[RECORDED DATA]:
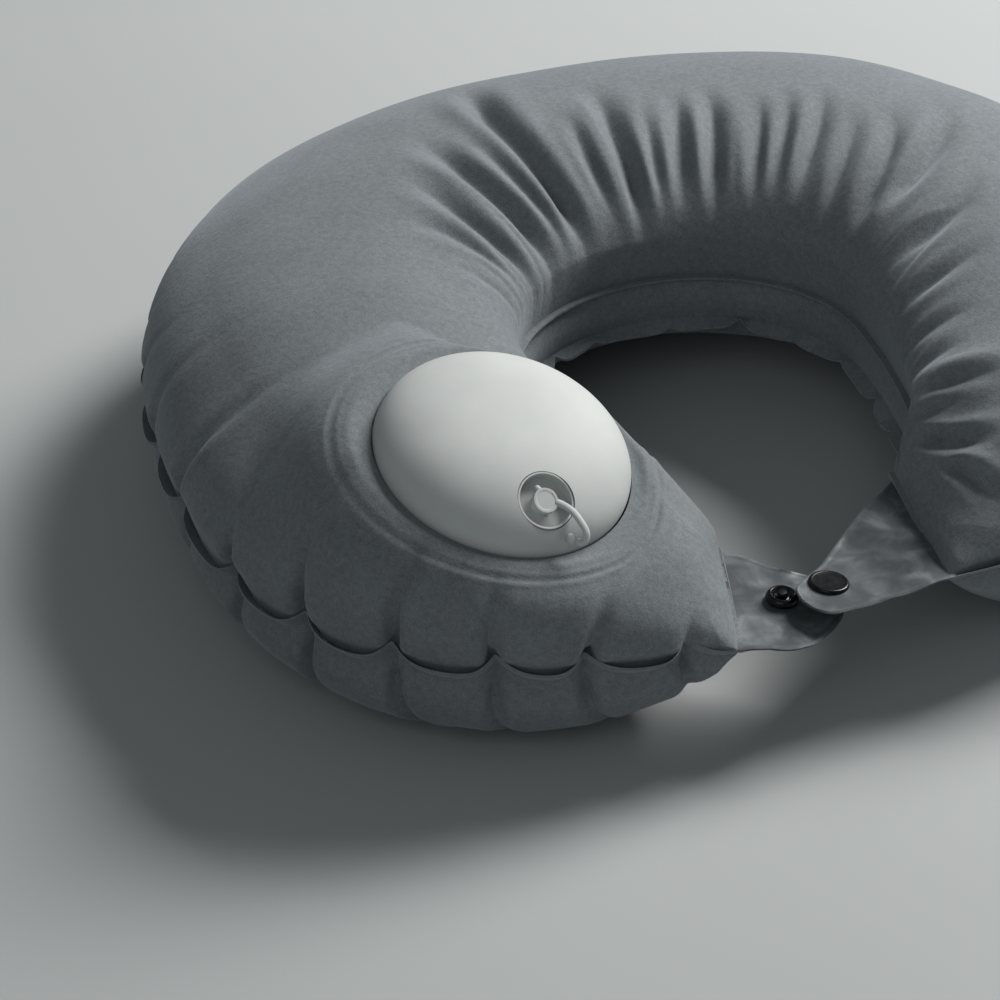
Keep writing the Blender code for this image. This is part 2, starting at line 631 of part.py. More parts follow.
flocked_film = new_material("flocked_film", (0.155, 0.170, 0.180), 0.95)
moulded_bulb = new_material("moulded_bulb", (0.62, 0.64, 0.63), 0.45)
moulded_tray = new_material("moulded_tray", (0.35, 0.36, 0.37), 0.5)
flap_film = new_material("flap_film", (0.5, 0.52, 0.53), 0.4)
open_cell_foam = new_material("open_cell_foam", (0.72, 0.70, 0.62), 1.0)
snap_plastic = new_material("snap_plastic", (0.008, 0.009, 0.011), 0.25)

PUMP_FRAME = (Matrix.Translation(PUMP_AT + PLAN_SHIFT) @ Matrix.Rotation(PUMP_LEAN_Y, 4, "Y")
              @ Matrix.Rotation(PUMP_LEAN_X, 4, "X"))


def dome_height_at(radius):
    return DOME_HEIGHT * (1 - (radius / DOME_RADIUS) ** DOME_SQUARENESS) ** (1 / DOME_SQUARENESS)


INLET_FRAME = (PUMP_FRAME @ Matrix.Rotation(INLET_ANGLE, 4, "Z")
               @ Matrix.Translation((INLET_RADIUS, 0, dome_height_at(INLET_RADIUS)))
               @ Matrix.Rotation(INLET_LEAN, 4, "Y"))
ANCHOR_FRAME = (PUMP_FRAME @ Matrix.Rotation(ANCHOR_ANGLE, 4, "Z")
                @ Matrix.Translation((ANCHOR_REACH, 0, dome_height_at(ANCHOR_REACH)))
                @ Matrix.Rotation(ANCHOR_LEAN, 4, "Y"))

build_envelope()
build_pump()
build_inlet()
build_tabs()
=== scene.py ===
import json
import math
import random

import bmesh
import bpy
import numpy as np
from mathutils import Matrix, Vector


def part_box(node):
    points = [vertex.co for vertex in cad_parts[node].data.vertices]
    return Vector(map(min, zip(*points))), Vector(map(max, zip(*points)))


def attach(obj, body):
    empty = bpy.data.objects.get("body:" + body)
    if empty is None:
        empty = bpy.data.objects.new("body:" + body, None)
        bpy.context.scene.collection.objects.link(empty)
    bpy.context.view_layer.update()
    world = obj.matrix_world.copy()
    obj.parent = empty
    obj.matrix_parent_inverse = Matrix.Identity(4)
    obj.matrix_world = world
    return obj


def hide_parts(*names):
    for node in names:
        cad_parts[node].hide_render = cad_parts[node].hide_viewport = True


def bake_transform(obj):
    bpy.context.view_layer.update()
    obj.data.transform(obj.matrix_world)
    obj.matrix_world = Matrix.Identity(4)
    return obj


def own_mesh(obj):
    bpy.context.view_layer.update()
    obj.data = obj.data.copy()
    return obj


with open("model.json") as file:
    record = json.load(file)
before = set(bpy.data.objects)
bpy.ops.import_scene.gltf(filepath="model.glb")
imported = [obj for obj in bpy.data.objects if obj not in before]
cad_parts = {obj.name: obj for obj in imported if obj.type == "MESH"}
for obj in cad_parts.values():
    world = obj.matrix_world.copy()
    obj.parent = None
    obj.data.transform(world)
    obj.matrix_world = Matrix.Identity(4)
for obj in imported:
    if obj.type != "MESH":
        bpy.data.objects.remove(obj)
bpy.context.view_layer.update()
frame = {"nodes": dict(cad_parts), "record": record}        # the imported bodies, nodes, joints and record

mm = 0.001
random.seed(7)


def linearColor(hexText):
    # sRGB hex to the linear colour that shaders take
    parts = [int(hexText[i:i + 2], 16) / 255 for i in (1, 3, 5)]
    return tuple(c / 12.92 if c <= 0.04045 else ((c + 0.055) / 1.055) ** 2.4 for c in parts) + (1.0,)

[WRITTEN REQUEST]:
All lines above from the one containing "PUMP_FRAME = (Matrix.Translation(PUMP_AT" to the one containing "for node in" must be repeated exactly, both lines included, and no others.

[TASK RESPONSE]:
PUMP_FRAME = (Matrix.Translation(PUMP_AT + PLAN_SHIFT) @ Matrix.Rotation(PUMP_LEAN_Y, 4, "Y")
              @ Matrix.Rotation(PUMP_LEAN_X, 4, "X"))


def dome_height_at(radius):
    return DOME_HEIGHT * (1 - (radius / DOME_RADIUS) ** DOME_SQUARENESS) ** (1 / DOME_SQUARENESS)


INLET_FRAME = (PUMP_FRAME @ Matrix.Rotation(INLET_ANGLE, 4, "Z")
               @ Matrix.Translation((INLET_RADIUS, 0, dome_height_at(INLET_RADIUS)))
               @ Matrix.Rotation(INLET_LEAN, 4, "Y"))
ANCHOR_FRAME = (PUMP_FRAME @ Matrix.Rotation(ANCHOR_ANGLE, 4, "Z")
                @ Matrix.Translation((ANCHOR_REACH, 0, dome_height_at(ANCHOR_REACH)))
                @ Matrix.Rotation(ANCHOR_LEAN, 4, "Y"))

build_envelope()
build_pump()
build_inlet()
build_tabs()
=== scene.py ===
import json
import math
import random

import bmesh
import bpy
import numpy as np
from mathutils import Matrix, Vector


def part_box(node):
    points = [vertex.co for vertex in cad_parts[node].data.vertices]
    return Vector(map(min, zip(*points))), Vector(map(max, zip(*points)))


def attach(obj, body):
    empty = bpy.data.objects.get("body:" + body)
    if empty is None:
        empty = bpy.data.objects.new("body:" + body, None)
        bpy.context.scene.collection.objects.link(empty)
    bpy.context.view_layer.update()
    world = obj.matrix_world.copy()
    obj.parent = empty
    obj.matrix_parent_inverse = Matrix.Identity(4)
    obj.matrix_world = world
    return obj


def hide_parts(*names):
    for node in names:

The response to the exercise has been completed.